Q: What about the Sherer case in Empty Promises made you say, `That's one I want to do.'?

A: Marilyn Brenneman, the prosecutor, a is a good friend of mine. She's so feisty.”

(The crime involved a young woman, Jami Sherer, who had disappeared. Although her body was never found, prosecutors spent months building a case against her husband, Steve.)

“Marilyn called me in January and said, `We've got him.' I went to the trial. This guy is the most despicable I've seen in a long time. Sitting there every day with the two families, ... I just really wanted to write the stories.

I asked myself, `Can I take the readers' prejudices against this women who did use cocaine and did do kinky sex, can I show who she really was?'

Victims aren't always ... pure, and killers aren't all bad. It was quite a challenge.

Q: Which writers do you admire, in your genre and overall?

A: In my genre, I think the other best true crime writer - this is the only way in which I'm competitive - is Jerry Bledsoe (Bitter Blood; Blood Games). I like Kathryn Casey in Texas. She did A Warrant to Kill and The Rapist's Wife.
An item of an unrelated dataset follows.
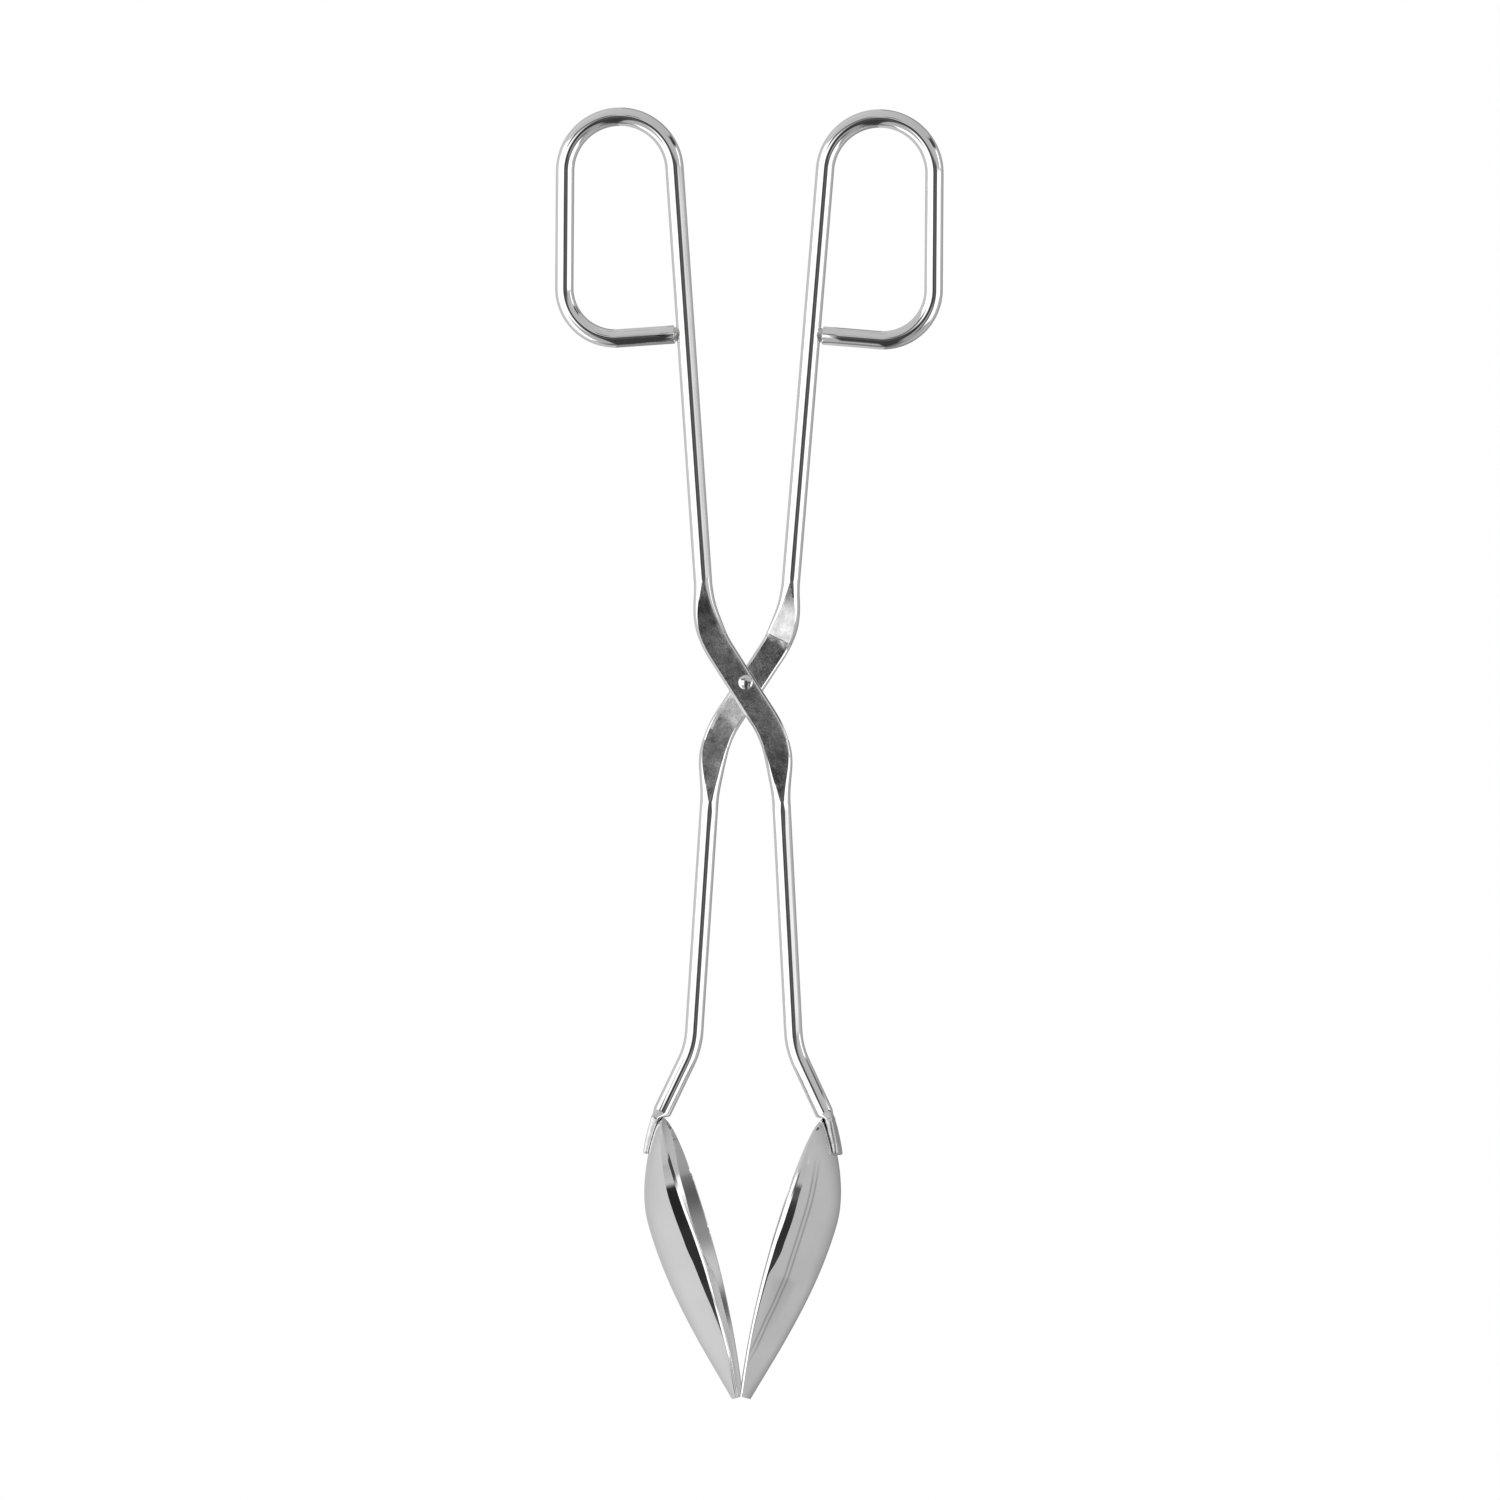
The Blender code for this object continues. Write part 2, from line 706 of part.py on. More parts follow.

Gregg Olsen, he's pretty good. He's done about six books. I think he could go someplace. I still hearken to Tommy Thompson (Blood and Money) and [Truman] Capote (In Cold Blood).

Q: And out of your genre?

A: Ann Tyler! I go as far away as I can. And Wally Lamb. And I don't read true crime at night. When you write about it all day, you sure don't want to read about it at night. ... And I faithfully read The (National) Enquirer and The Star every Friday. It clears the mind.

Q: What about scary fiction, a la Stephen King?

A: Nope. I've read some of the early ones, and I quit halfway through Christine because it was too scary.

John Saul is a friend of mine, and he writes horror. It scares me that people have these things in their minds. Who's putting these terrible thoughts in their minds?

Q: And to take a cue from Oprah, what's one thing you know for sure?

A: I think that I was meant to do what I'm doing in my life. Everything fell into place with such synchronicity, I know that I'm following the path I should.